To me, the narrator has never once lost her delusions, only altered them in order to cope with her own life and circumstances. If you were a sheltered, nervous, timid young girl who never felt like someone worthy of belonging without a purpose and you fell in love with an older man and suddenly felt like you were being haunted by the ghost of his first wife, if you were being brushed aside and laughed at by him and convinced that he never loved you, if you grew anxious and paranoid because there's a housekeeper who was maybe in love with said first wife and she was trying to encourage you to commit suicide, wouldn't you also grab on to the first moment of real affection you were shown by your husband, regardless of how it's come about? If you truly believed you were nothing without him, wouldn't you do anything to keep him?
She doesn't receive a name because she never feels whole, despite how hard she tries to convince us. She is able to be strict with the servants not because she has finally found her footing, but because Maxim's revelation that he never loved Rebecca has absolved her of any fears that her ghost has any power in the romance of their marriage. When Maxim tells her the whole truth, she doesn't care about anything except that he promised he didn't love the wife he murdered.
These three characters—Rebecca, Maxim, and our narrator—are forever trapped in this vicious cycle of consuming each other. From the very beginning, the narrator's lost because the only way she believes she can win is by either embodying everything Rebecca was, or holding Maxim's love over her memory, something Rebecca never cared for but the narrator could never understand that because she needs to cling to Maxim in order to feel fulfilled. And Rebecca—as vile, manipulative, and selfish as she was—never needed that. Her ghost will always be hanging over them, and she will always win.
I've been wanting to read Rebecca for years for a multitude of reasons, the biggest one being that the 1940 Hitchcock adaptation is one of my favorite movies of all time.
The way I see Rebecca—the way I've always seen Rebecca—is a perfect example of a Gothic mystery. It's one of the most claustrophobic books I've ever read, a half-insane dreamscape where the titular character is long dead and yet she haunts the narrative like she still has control of Manderly, and in a way, she does.
Manderly itself becomes a character throughout the novel, sometimes feeling more real than the narrator herself. Everything leads back to Manderly, and consequently, everything leads back to Rebecca. Because even though Manderly wasn't originally Rebecca's (it's Maxim's family estate, Maxim's decision to marry her that brings her to Manderly in the first place), she has all the power of Manderly to the point that she steals our narrator's name before she even meets Maxim.

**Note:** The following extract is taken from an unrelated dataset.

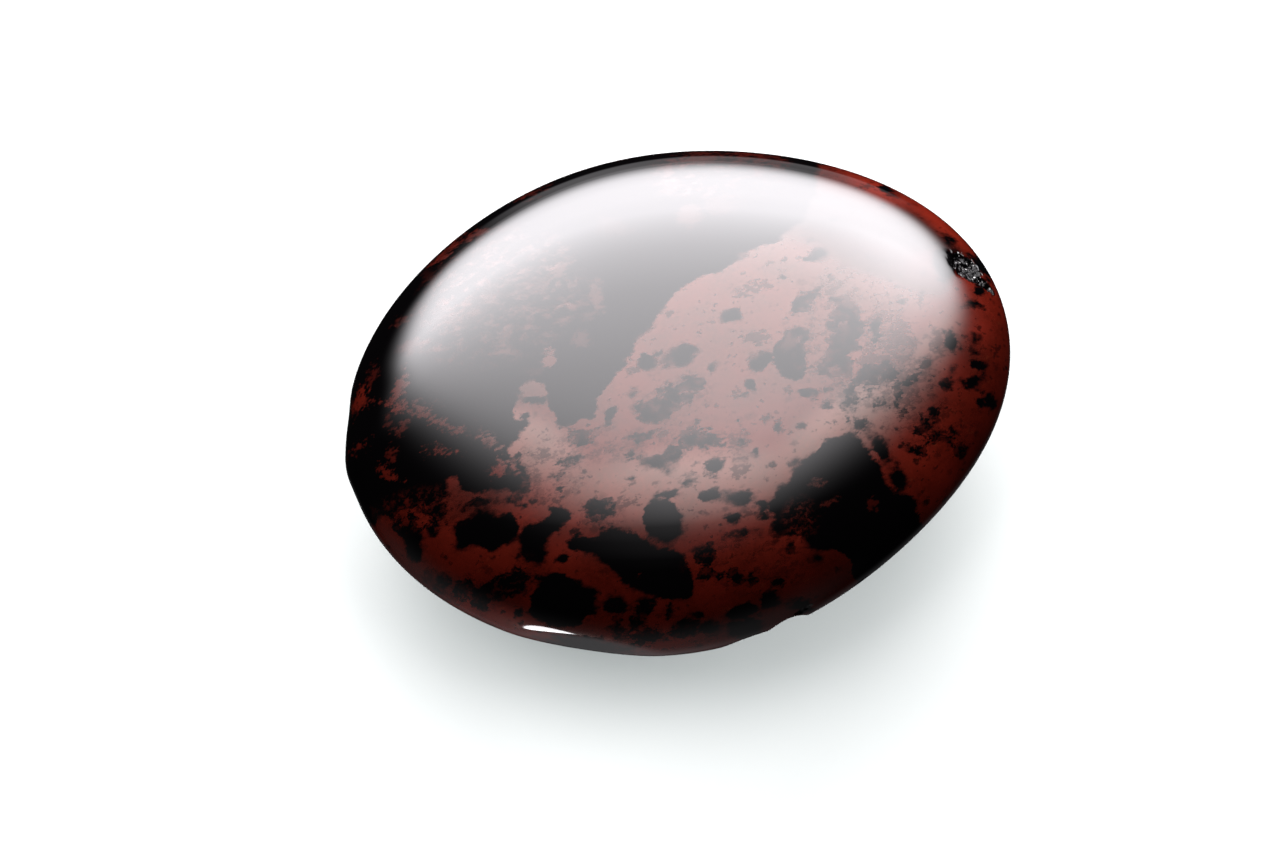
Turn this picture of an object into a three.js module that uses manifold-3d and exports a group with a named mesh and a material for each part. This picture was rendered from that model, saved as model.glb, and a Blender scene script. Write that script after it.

Anyway, I have thoughts about this way this book is interpreted, specifically about people hating this book because of certain actions that take place.
Spoiler
I wouldn't think this would need to be spelled out, but apparently it does: Just because the ending unfolds the way it does, doesn't mean we as the readers are supposed to happily swallow it. Rebecca has been held up as a story of a young woman's coming-of-age, her own tale of achieving agency and self-actualization. Reading the book, especially those iconic first pages, I'm more convinced than ever that this is only because people are taking our narrator's words at face value.Our narrator, this woman who isn't even afforded the decency of a name, one of the best cases of an unreliable narrator, is swallowed up by the story, by Maxim, by Manderly, by Rebecca. And yet she maintains this internal truth that through Maxim's revelations of Rebecca's murder, she has now become a woman overnight, someone who is finally worthy enough of being with him because she is now older, more mature, more suited to carry this burden with him so he doesn't shoulder it alone.
And the whole time the narrator saying this is the same one who was begging in her internal monologue for some insight to his mind so she can understand him better, so she can feel like she isn't going crazy, some reminder that he still loves her. The recurring theme of dog comparisons (RIP the second Mrs. de Winter, you would have loved Mitski and Roman Roy) suddenly shifts from her to Maxim when he places himself in her hands and asks for comfort.
It's honestly wild to see people take this book at face value when our narrator says she feels like a true woman now or when she boasts about her own loss of her shyness because this is the same narrator who has vivid daydreams for pages on end about everyone's perception of her, of people mocking her. Or when people say they can't stand this book because it "justifies murder", like were we reading the same thing?
To me, the narrator has never once lost her delusions, only altered them in order to cope with her own life and circumstances. If you were a sheltered, nervous, timid young girl who never felt like someone worthy of belonging without a purpose and you fell in love with an older man and suddenly felt like you were being haunted by the ghost of his first wife, if you were being brushed aside and laughed at by him and convinced that he never loved you, if you grew anxious and paranoid because there's a housekeeper who was maybe in love with said first wife and she was trying to encourage you to commit suicide, wouldn't you also grab on to the first moment of real affection you were shown by your husband, regardless of how it's come about? If you truly believed you were nothing without him, wouldn't you do anything to keep him?
She doesn't receive a name because she never feels whole, despite how hard she tries to convince us. She is able to be strict with the servants not because she has finally found her footing, but because Maxim's revelation that he never loved Rebecca has absolved her of any fears that her ghost has any power in the romance of their marriage. When Maxim tells her the whole truth, she doesn't care about anything except that he promised he didn't love the wife he murdered.
These three characters—Rebecca, Maxim, and our narrator—are forever trapped in this vicious cycle of consuming each other. From the very beginning, the narrator's lost because the only way she believes she can win is by either embodying everything Rebecca was, or holding Maxim's love over her memory, something Rebecca never cared for but the narrator could never understand that because she needs to cling to Maxim in order to feel fulfilled. And Rebecca—as vile, manipulative, and selfish as she was—never needed that. Her ghost will always be hanging over them, and she will always win.